------ INPUT MATERIAL ------
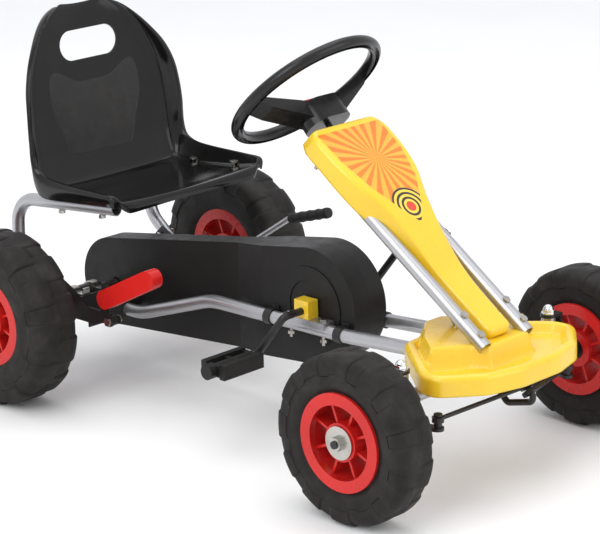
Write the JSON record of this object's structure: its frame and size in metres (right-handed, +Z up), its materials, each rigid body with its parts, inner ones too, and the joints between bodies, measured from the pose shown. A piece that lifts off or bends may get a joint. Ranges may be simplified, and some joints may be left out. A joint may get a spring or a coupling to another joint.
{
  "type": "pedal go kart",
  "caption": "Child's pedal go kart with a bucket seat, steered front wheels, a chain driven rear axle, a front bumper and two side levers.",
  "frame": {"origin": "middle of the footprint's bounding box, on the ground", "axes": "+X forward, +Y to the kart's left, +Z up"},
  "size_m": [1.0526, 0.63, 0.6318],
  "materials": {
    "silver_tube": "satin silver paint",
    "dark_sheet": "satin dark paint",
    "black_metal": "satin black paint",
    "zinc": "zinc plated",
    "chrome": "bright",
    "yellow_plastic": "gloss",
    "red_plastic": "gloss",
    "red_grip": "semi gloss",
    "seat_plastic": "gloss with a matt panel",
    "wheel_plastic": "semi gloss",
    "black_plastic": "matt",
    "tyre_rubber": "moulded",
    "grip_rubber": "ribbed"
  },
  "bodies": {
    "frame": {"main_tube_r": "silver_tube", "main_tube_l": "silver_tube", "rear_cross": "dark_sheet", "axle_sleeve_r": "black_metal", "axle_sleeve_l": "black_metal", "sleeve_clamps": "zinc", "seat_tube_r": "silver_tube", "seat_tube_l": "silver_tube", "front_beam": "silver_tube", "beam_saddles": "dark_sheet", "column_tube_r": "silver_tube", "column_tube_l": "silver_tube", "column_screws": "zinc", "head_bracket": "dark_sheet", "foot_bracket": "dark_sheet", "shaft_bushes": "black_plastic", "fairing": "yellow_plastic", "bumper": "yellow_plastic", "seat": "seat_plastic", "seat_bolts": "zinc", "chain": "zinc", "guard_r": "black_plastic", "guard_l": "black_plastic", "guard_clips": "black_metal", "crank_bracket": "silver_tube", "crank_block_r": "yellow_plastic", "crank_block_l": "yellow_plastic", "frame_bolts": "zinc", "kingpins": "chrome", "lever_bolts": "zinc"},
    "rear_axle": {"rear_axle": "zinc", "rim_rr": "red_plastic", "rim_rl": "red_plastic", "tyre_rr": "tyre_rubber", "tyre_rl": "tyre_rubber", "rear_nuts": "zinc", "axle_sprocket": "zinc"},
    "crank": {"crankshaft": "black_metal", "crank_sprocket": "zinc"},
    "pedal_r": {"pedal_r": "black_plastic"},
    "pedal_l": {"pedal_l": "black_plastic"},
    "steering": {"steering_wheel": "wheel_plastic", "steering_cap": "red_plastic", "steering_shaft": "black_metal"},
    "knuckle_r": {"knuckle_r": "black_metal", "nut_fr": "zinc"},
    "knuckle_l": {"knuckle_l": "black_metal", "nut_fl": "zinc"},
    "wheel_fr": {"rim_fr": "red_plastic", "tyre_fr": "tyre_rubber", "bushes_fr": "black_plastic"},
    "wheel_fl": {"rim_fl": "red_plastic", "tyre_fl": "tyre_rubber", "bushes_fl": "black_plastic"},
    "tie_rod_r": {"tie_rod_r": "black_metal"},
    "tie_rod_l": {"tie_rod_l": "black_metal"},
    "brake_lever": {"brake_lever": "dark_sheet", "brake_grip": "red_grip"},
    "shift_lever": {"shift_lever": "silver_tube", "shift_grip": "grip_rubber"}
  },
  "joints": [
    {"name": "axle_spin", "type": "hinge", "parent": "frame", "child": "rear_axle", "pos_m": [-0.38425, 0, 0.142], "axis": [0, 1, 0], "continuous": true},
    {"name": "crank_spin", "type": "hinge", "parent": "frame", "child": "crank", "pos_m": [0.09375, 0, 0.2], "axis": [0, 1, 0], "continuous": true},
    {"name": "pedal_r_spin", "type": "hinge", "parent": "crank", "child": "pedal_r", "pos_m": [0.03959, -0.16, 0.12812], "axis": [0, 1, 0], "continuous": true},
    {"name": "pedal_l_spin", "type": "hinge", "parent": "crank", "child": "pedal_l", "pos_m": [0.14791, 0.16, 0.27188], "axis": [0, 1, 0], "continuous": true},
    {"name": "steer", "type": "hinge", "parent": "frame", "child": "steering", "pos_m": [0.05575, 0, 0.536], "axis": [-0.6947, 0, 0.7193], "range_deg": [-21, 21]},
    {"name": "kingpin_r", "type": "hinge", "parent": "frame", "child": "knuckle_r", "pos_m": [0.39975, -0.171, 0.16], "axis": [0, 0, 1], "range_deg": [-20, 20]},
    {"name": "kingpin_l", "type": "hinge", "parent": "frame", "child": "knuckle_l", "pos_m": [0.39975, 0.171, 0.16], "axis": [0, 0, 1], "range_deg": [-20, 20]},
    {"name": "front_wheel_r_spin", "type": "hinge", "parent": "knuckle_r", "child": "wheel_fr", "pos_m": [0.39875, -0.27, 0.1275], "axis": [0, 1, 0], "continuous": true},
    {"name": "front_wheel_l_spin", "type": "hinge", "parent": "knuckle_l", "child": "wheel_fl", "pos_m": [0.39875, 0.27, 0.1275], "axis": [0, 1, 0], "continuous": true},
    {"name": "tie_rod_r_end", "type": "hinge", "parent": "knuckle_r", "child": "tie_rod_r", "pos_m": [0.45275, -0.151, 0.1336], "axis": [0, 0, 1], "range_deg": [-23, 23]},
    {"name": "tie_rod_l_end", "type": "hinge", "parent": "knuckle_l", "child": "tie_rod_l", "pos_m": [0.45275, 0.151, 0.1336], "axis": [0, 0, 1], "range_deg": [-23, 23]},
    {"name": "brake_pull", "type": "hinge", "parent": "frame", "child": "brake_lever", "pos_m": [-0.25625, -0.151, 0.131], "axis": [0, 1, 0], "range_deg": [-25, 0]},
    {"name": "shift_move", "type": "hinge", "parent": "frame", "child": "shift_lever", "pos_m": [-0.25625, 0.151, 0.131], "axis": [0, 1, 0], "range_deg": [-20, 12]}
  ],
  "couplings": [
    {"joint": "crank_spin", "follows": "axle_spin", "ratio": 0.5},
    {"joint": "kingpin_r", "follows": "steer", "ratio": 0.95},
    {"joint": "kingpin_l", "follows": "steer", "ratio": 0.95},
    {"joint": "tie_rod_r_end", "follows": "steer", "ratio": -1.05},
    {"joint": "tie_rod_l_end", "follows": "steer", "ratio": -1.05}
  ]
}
------
------ INPUT MATERIAL ------
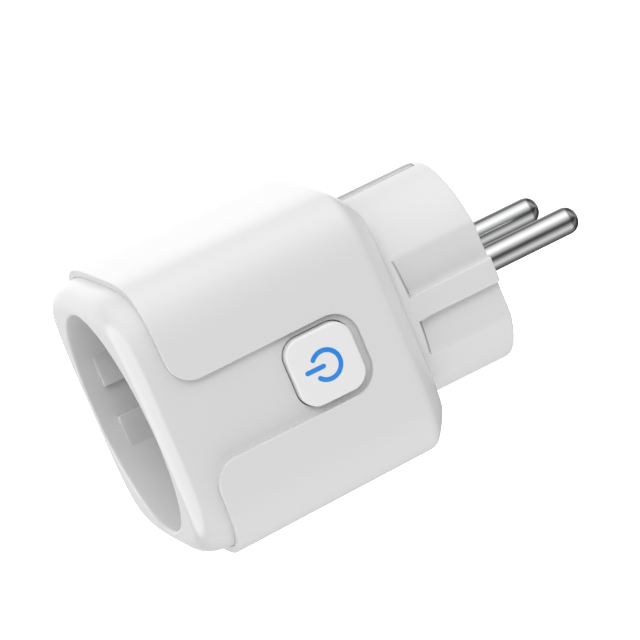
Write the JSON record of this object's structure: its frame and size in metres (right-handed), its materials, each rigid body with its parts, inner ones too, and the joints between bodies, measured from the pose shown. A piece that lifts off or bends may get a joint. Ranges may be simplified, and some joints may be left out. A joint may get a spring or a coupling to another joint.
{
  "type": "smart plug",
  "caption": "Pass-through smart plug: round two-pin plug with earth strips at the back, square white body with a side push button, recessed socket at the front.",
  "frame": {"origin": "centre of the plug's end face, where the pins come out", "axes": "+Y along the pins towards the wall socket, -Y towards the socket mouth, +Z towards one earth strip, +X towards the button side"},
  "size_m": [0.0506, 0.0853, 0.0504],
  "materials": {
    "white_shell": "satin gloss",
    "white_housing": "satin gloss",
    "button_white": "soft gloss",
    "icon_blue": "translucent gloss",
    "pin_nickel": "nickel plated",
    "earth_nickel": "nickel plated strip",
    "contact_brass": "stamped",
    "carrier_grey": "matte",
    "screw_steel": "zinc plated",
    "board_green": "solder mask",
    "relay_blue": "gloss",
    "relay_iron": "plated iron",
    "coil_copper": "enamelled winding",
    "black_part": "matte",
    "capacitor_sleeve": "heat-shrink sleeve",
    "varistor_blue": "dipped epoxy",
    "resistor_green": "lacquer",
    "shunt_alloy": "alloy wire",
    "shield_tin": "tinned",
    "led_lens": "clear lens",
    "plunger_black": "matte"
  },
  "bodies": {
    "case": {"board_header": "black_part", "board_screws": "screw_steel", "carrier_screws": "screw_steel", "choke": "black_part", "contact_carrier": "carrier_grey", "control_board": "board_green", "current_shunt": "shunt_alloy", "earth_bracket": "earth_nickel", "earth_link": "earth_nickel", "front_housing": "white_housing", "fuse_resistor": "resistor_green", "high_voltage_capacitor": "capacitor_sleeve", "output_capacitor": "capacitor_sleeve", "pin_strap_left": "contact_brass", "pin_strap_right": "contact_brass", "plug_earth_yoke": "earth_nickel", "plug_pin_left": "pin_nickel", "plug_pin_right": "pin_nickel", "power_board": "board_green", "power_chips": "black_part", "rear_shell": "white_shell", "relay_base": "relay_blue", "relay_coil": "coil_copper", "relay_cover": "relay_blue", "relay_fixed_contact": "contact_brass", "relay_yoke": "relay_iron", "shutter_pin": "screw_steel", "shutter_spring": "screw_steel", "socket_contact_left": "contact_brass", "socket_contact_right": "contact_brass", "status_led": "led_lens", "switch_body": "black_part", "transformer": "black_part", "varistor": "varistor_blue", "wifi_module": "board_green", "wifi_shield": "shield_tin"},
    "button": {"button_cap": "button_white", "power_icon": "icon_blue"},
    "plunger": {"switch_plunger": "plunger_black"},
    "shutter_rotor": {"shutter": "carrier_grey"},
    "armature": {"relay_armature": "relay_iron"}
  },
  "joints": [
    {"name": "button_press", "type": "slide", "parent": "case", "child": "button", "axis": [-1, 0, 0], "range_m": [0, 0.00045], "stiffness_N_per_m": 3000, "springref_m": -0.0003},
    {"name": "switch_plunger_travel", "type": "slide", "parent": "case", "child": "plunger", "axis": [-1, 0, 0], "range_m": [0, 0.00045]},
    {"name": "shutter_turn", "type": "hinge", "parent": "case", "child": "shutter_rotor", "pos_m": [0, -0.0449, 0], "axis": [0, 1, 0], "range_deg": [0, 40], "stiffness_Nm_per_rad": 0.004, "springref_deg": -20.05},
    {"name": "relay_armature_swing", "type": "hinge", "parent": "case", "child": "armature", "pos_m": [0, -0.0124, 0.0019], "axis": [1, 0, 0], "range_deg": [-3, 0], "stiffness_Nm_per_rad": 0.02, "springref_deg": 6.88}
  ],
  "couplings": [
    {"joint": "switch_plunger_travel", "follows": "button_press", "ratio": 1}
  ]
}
------
------ INPUT MATERIAL ------
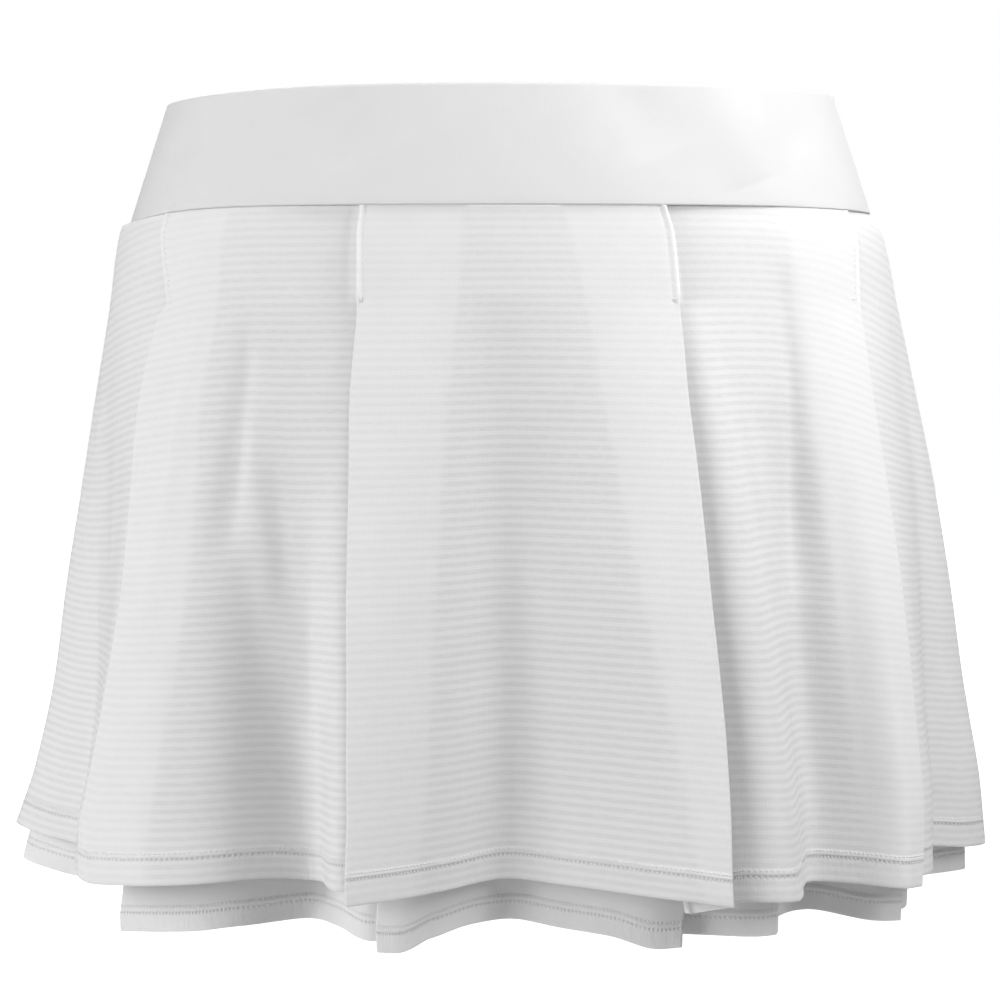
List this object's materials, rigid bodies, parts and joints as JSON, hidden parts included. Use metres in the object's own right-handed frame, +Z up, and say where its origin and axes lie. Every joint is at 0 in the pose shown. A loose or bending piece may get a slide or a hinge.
------
▸ WHAT IS ASKED
Each line that holds the word "materials" is to be copied.

▸ COMPLETED EXERCISE
Write the JSON record of this object's structure: its frame and size in metres (right-handed, +Z up), its materials, each rigid body with its parts, inner ones too, and the joints between bodies, measured from the pose shown. A piece that lifts off or bends may get a joint. Ranges may be simplified, and some joints may be left out. A joint may get a spring or a coupling to another joint.
  "materials": {
Write the JSON record of this object's structure: its frame and size in metres (right-handed), its materials, each rigid body with its parts, inner ones too, and the joints between bodies, measured from the pose shown. A piece that lifts off or bends may get a joint. Ranges may be simplified, and some joints may be left out. A joint may get a spring or a coupling to another joint.
  "materials": {
List this object's materials, rigid bodies, parts and joints as JSON, hidden parts included. Use metres in the object's own right-handed frame, +Z up, and say where its origin and axes lie. Every joint is at 0 in the pose shown. A loose or bending piece may get a slide or a hinge.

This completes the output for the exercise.